Collectively, this project will decipher the mechanistic role of macrophage polarization as a stress response pathway in HF. The significance of MPO as a modulator of the macrophage´s phenotype and as a central disruptive factor for the resolution of inflammation will be explored. Ultimately, results from this project will help to better understand the potential of MPO as a novel therapeutic target in HF.

Potential therapeutic implications

Given the potential proinflammatory, macrophage activating properties of MPO, MPO inhibition, which is in early preclinical development, may alter vascular function by modulating the activation state of macrophages.

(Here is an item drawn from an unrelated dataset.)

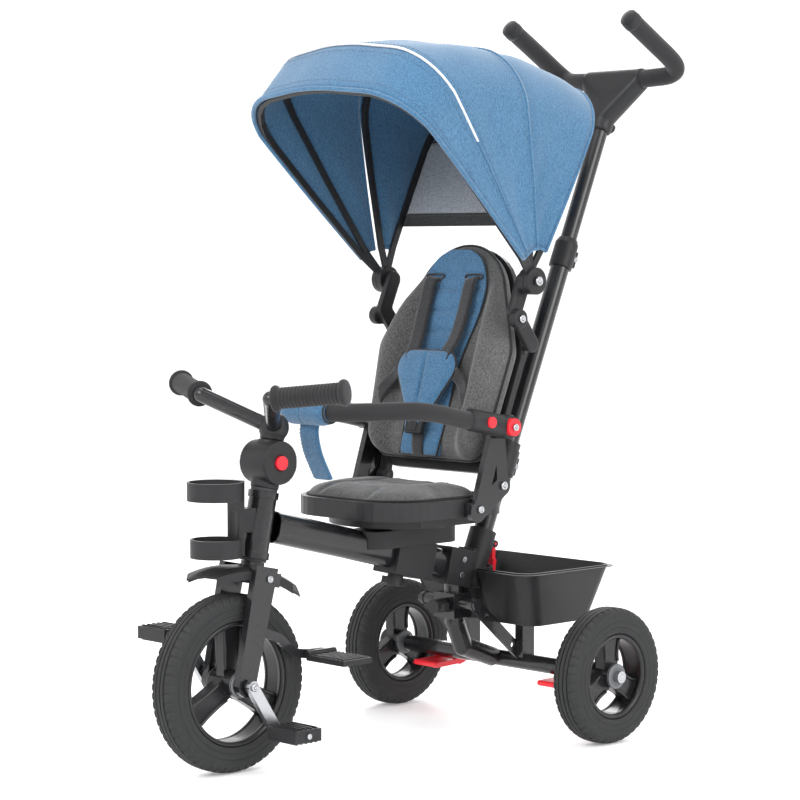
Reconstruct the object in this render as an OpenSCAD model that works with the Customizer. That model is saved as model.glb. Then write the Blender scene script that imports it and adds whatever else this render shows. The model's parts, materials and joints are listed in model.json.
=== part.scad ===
// Children's tricycle with a turning seat, a folding canopy and a push handle that steers.
// Millimetres. +Z is up, the child's left is +X and the trike drives towards -Y.
// The origin is on the floor, under the middle of the whole trike.
// Lengths along Y are measured backwards from the front wheel's hub.

/* [Wheels] */
// Diameter of the front wheel
front_wheel_d = 254; // [240:2:256]
// Diameter of each rear wheel
rear_wheel_d = 204; // [190:2:206]
// Width of a tyre
tyre_w = 44; // [38:1:46]
// Distance from the front hub back to the rear axle
wheelbase = 545; // [540:1:552]
// Distance between the middles of the rear wheels
track = 452; // [448:1:470]
// Crank length, from the hub to the pedal pin
crank_l = 78; // [72:1:80]
// Angle of the left crank behind straight down
crank_angle = 33; // [20:1:40]

/* [Frame] */
// Backward lean of the steering axis
rake = 12; // [11:0.5:13]
// Slope of the main tube, down towards the back
tube_drop = 13.6; // [13.2:0.1:14]
// Height of the main tube's oval section
tube_h = 46; // [42:1:48]
// Width of the main tube's oval section
tube_w = 34; // [30:1:36]
// Wall of the steel tubes
tube_wall = 1.5; // [1.2:0.1:2]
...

Added value through collaborations within the CCRC

This project will enable us to identify the cytokine-like properties of MPO and to potentially characterize novel pathways of and redundancies in macrophage polarization reaching from diabetes to atherosclerosis. Thus, this project will interconnect research interests of this group with the expertise of the Pasparakis and Brüning groups, both of whom have broad research experience with respect to macrophage polarization and inflammation. Immunohistochemical analysis of macrophages and PMN will be performed by the histopathological core facility (A. Quaas / R. Büttner) and vascular MPO distribution will be analyzed by the molecular imaging core facility (B. Neumaier).

General research interest

  • Role of leukocyte-dependent inflammatory processes for cardiac and vascular plasticity: Molecular mechanisms of leukocyte-mediated 1) endothelial and myocardial dysfunction and 2) vascular and myocardial maladaptive structural remodeling
  • Significance of leukocytes for pathogenesis of heart failure, cardiac reperfusion injury, cardiac arrhythmias and pulmonary hypertension
  • Leukocyte-derived peroxidases as novel therapeutic targets in cardiovascular disease  

Prof. Stephan Baldus

Prof. Stephan Baldus attended the Medical School at the University of Ulm and Hamburg and graduated 1996 in Hamburg. His residency in the Department of Cardiology at the University of Hamburg from 1996 – 1998 and at the Kerckhoff Clinic in Bad Nauheim in 1999 was followed by a position as a postdoctoral research fellow in the laboratory of Prof. Bruce Freeman at the Centre for Free Radical Biology at the University of Alabama at Birmingham, USA from 1999 – 2001. Thereafter, he continued his medical training at the University Heart Centre Hamburg and became an independent group leader supervising clinical and experimental research. In 2004 he received the board approval for Internal Medicine and in 2006 he became an assistant professor at the University Heart Centre Hamburg receiving the board approvals for Cardiology and Intensive Care Medicine in 2007 and 2012. In 2010 he obtained a position as associate professor and vice chair at the department of cardiology at the University Heart Centre Hamburg, which he hold until 2012. Today, he is Full Professor at the University of Cologne and Director of the Department of Internal Medicine and Cardiology at the Heart Centre, University of Cologne. In addition, he is Chair of the Cologne Cardiovascular Research Centre and senior supervisor of the Cluster of Inflammation and Redox Signaling at the University Heart Centre. His work has been acknowledged amongst others by the Albert Fraenkel Award of the German Society of Cardiology in 2008 and the Paul Schölmerich Award of the German Society of Internal Medicine in 2010.   

Dr. Anna Klinke

Dr. Anna Klinke finished her studies of Pharmacy at the University of Münster in 2005. She became PhD student in the laboratory of Prof. Baldus at the University Heart Centre Hamburg and passed collaboration and training attendances in the Czech Academy of Science in Brno, Czech Republic and the Walter Brendel Centre of Experimental Medicine of the LMU Munich. After obtaining her doctoral degree in 2009, she became junior Principal Investigator in the Institute of Experimental Cardiology at the University Heart Centre Hamburg and the Cardiovascular Research Centre Hamburg in 2010. In 2012 she moved with Prof. Baldus to Cologne and established the experimental laboratory at the University of Cologne. Today, she is laboratory supervisor leading one of the groups of the Cluster of Inflammation and Redox Signaling at the Heart Centre in Cologne embedded in the Cardiovascular Research Centre.